Consider how many more customers the restaurant could have serviced if they eliminated their defects and improved their communication. That’s where Six Sigma could have helped.

Restaurant Makeover – Six Sigma Edition

Six Sigma, and especially Lean, help organizations cut out unnecessary steps in a process until only what is absolutely vital to the process remains.  There are a number of Six Sigma tools that could help restaurants identify defects and improve them (5S, team charter, Pareto chart), but adopting the DMAIC methodology is likely the most efficient way to help restaurants minimize defects, while improving their quality and productivity.

In the case of this restaurant, one of the biggest wastes was long wait times caused by poor communication between the team manager, wait staff and cleanup crew. In restaurants, time is money and each waste and defect reduces profits and hurts customer retention. For Six Sigma to be successful, it requires complete buy-in from the top down.

Overall, it’s the team leader’s job (generally a Six Sigma Black Belt or Master Black Belt) to mentor the rest of the team (Green Belts, Yellow Belts and others) and delegate tasks. This includes monitoring the dining room floor and communicating to the wait staff when a guest is ready to pay, and the wait staff relaying the message to the cleaning crew to clear off the table so it’s ready for the next guest. Secondly, the team leader could encourage hostesses to provide guests with a menu while they wait, while also promoting the order ahead option.

Then, the manager could work with the kitchen crew to optimize the process of getting food out to the guests. Increased communication across all cross functional teams can help fix poor processes, while improving customer satisfaction and team efficiency. A Six Sigma kitchen, dining room and waiting room reduces wait times and helps create a more enjoyable dining experience for the customers, which in turn, increases profit for the business.

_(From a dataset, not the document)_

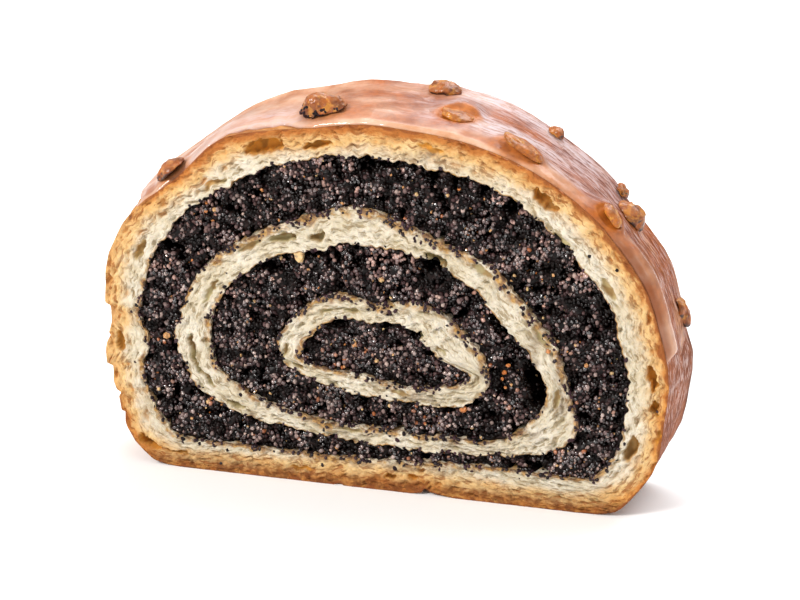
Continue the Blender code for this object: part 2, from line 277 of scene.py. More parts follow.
# Node, seed, rows of points on the front cut, on the outer wall and on the back cut, and whether baked.
TURNS = (("dough_outer", 1, 26, 36, 18, True), ("dough_middle", 2, 22, 5, 16, False),
         ("dough_inner", 3, 20, 5, 16, False))
# Large pockets: pixel across and down, half length, half height and depth in mm.
LARGE_POCKETS = {
    "dough_outer": [(262, 146, 4.4, 1.5, 3.4), (317, 145, 3.6, 0.7, 1.8), (545, 202, 3.4, 1.1, 3.2),
                    (651, 380, 2.6, 0.9, 2.8), (654, 409, 1.7, 0.7, 2.4), (631, 450, 2.9, 1.1, 2.6),
                    (139, 250, 2.4, 0.8, 1.6), (120, 340, 2.5, 0.9, 1.6), (148, 443, 2.5, 1.1, 3.0),
                    (390, 477, 1.4, 0.6, 1.4), (412, 478, 1.2, 0.6, 1.4), (430, 150, 2.6, 0.6, 0.9),
                    (215, 183, 3.0, 0.6, 1.0), (608, 290, 2.6, 0.7, 1.0), (560, 240, 2.4, 0.6, 0.9),
                    (660, 440, 1.6, 0.5, 1.0), (180, 452, 2.4, 0.5, 0.9), (300, 470, 2.6, 0.5, 0.9)],
    "dough_middle": [(283, 238, 3.0, 1.0, 2.2), (318, 239, 2.1, 0.8, 2.0), (436, 260, 2.8, 0.9, 3.0),
                     (192, 350, 4.2, 0.55, 2.0), (207, 377, 3.4, 0.55, 2.0), (235, 405, 2.0, 0.9, 1.8),
                     (250, 246, 3.0, 0.6, 1.0), (482, 272, 2.6, 0.6, 1.0), (540, 340, 2.6, 0.5, 1.0),
                     (210, 290, 3.2, 0.6, 1.0), (556, 400, 2.4, 0.6, 1.0), (350, 430, 3.0, 0.5, 0.8)],
    "dough_inner": [(327, 311, 1.5, 0.55, 1.0), (352, 311, 2.0, 0.65, 1.3), (414, 336, 1.4, 1.1, 2.0),
                    (285, 350, 1.8, 0.4, 1.0), (440, 350, 1.8, 0.5, 0.9), (400, 394, 2.4, 0.5, 0.8),
                    (298, 366, 1.3, 0.7, 1.4)],
}
# Chipped crust: pixel across and down, depth of the step, reach above and below it in mm.
FLAKES = [(103, 303, 1.0, 0.5, 4.5), (106, 364, 1.1, 0.5, 4.0), (113, 391, 1.0, 1.2, 1.0),
          (123, 411, 0.7, 0.5, 2.5), (104, 333, 0.5, 0.5, 2.0), (337, 481, 0.9, 1.5, 1.5),
          (424, 489, 1.0, 1.2, 1.4)]
# Dull stretches, painted partly as shade and partly as poppy stain: pixel across and down, half width and
# half height in mm.
SHADE_AND_STAIN_SPOTS = [(425, 157, 8.0, 1.8), (468, 445, 9.0, 2.6), (350, 438, 7.0, 2.0), (480, 378, 3.5, 4.5),
         (560, 385, 3.4, 12.0), (534, 352, 3.0, 6.0), (330, 400, 6.0, 1.6), (540, 440, 4.0, 3.0),
         (420, 398, 6.0, 1.4), (398, 468, 16.0, 1.6), (586, 470, 5.0, 2.0), (250, 415, 3.0, 2.0)]


def fibre_space(columns, girth, across):
    """Places in a dough whose fibres run along the turn: drawn together lengthways, and endless."""
    turn = np.arange(columns) / columns * FULL_TURN
    small = girth / FULL_TURN / DRAWN_OUT
    return points(small * np.cos(turn), small * np.sin(turn), across)


def crumb_relief(x, z, pace, across, fibre, seed, large):
    """How far points of a cut face lie below its plane, their pocket's depth and its smooth lining."""
    rng = np.random.default_rng(seed)
    columns = x.shape[1]
    flat = points(x, z, 0.0)
    strand = lumps(fibre, 0.6 * MM, seed)
    groove = ease(1 - np.abs(lumps(fibre, 1.1 * MM, seed + 1)) / 0.13)
    ragged = lumps(flat, 0.8 * MM, seed + 1)
    swell = lumps(flat, 4.5 * MM, seed + 2)
    pockets = []
    width = across[-1]
    smallest, largest = POCKET_SIZES
    for _ in range(int(float((width * pace).sum()) / MM ** 2 * POCKETS_PER_MM2)):
        half = smallest * (largest / smallest) ** (rng.random() ** 2.4)
        column = rng.random() * columns
        centre = (0.05 + 0.9 * rng.random()) * width[int(column)]
        flatness = 0.20 + 0.28 * rng.random()
        depth = min(0.9, 0.22 + 0.9 * half * flatness) * (0.6 + 0.8 * rng.random())
        pockets.append((column, centre, half, half * flatness, depth, (rng.random() - 0.5) * 0.5, False))
    for pixel_x, pixel_y, half, tall, depth in large:
        spot_x, spot_z = on_cut_face((pixel_x, pixel_y))
        row, column = np.unravel_index(np.argmin(np.hypot(x - spot_x, z - spot_z)), x.shape)
        pockets.append((float(column), across[row, column], half, tall, depth, 0.0, True))
    pit, lining = np.zeros_like(x), np.zeros_like(x)
    for column, centre, half, tall, depth, tilt, smooth in pockets:
        span = int(1.4 * half * MM / pace) + 2
        near = np.arange(int(column) - span, int(column) + span + 1)
        run = ((near - column) * pace)[None, :]
        near = near % columns
        rise = across[:, near] - centre
        lengthways = np.abs(run + rise * tilt) / (half * MM)
        crossways = np.abs(rise - run * tilt) / (tall * MM)
        raggedness, steepness, edge = (0.18, 5, 9) if smooth else (0.45, 2, 4)
        distance = (crossways ** 2 + lengthways ** 1.6) ** 0.5 * (1 + raggedness * ragged[:, near])
        bowl = np.sqrt(np.clip(1 - distance ** steepness, 0, 1)) * ease((1.05 - distance) * edge)
        pit[:, near] = np.maximum(pit[:, near], depth * bowl)
        if smooth:
            lining[:, near] = np.maximum(lining[:, near], ease((1.12 - distance) * 5))
    rough = 0.45 * strand + 0.25 * ragged + 0.25 * swell + 0.14 * groove
    return np.maximum(pit + rough * (1 - 0.8 * lining), -0.15) * MM, pit, lining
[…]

Continuously Improve with Six Sigma

Six Sigma started in the manufacturing industry, but its principles are applicable to practically any career field. Personally, I’ve never worked for a business that didn’t have a use for Six Sigma. Sometimes we are too close to a situation to see the big picture and we need a new perspective. Six Sigma helps companies laser focus on what’s important and wasteful, and then continuously improve the business until no waste exists. Applying the methodology helps businesses adapt to changes in the industry, without having to downsize or negatively impact the workforce. If you are looking for a way to improve an outdated process and make your business more efficient, I would strongly consider implementing Six Sigma.